С другой стороны, Вольтер был невероятно саркастичен и неустанно бичевал элиты, особенно католическую церковь. Его нападки на злоупотребление властью со стороны духовенства, защита терпимости и вмешательство в ряд печально известных случаев судебной несправедливости весьма привлекали позднейших радикалов, в особенности тех, кто стремился «дехристианизировать» Францию. Как и многие критики церкви XVIII столетия, Вольтер верил в некую разновидность Бога, но Христос его мало привлекал. Согласно одной правдоподобной истории, как-то раз на заре Вольтер забрался вместе со своим гостем на холм и, пав ниц перед восходящим солнцем, воскликнул: «Всемогущий боже, верую я!» – а затем сухо заметил своему спутнику: «Что же до монсеньора, Сына и мадам, Его матери, это совсем другое дело!»[777] Ортодоксальная религия, утверждал Вольтер в своем «Философском словаре», «источник всех глупостей и всех мыслимых смут; она – мать фанатизма и гражданских раздоров, враг рода человеческого»[778].

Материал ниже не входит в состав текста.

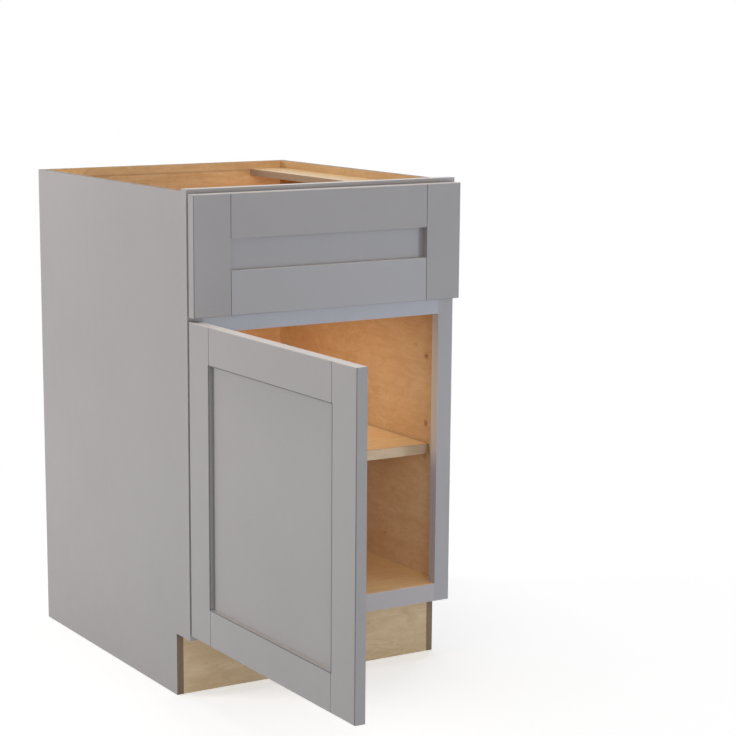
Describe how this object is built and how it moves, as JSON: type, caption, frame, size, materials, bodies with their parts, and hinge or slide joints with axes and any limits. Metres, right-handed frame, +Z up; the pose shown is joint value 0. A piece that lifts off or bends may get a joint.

Руссо восторгался «чистой и простой религией Евангелия»[779], суть которой, по его словам, заключалась в братстве всех людей. Но Руссо так мало чтил большинство богословских догм, что религиозные консерваторы считали его опасным врагом, а дехристианизаторы признавали как одного из вдохновителей. Его убежденность в том, что «человек от природы добр… и только из-за наших общественных учреждений впадает в грехи»[780], входила в противоречие с доктриной первородного греха. Как и Вольтер, Руссо настаивал, что вера в Бога необходима, дабы избежать анархии, он поддерживал идею Гоббса о том, что государство должно контролировать отправление официальной религии. Однако догматы предлагаемой Руссо гражданской религии были минимальны. Они сводились к следующему: «Существование могучего, разумного, благодетельного, предусмотрительного к заботливого божества, будущая жизнь, счастье справедливых, наказание злых, святость общественного договора и законов – вот положительные догматы»[781].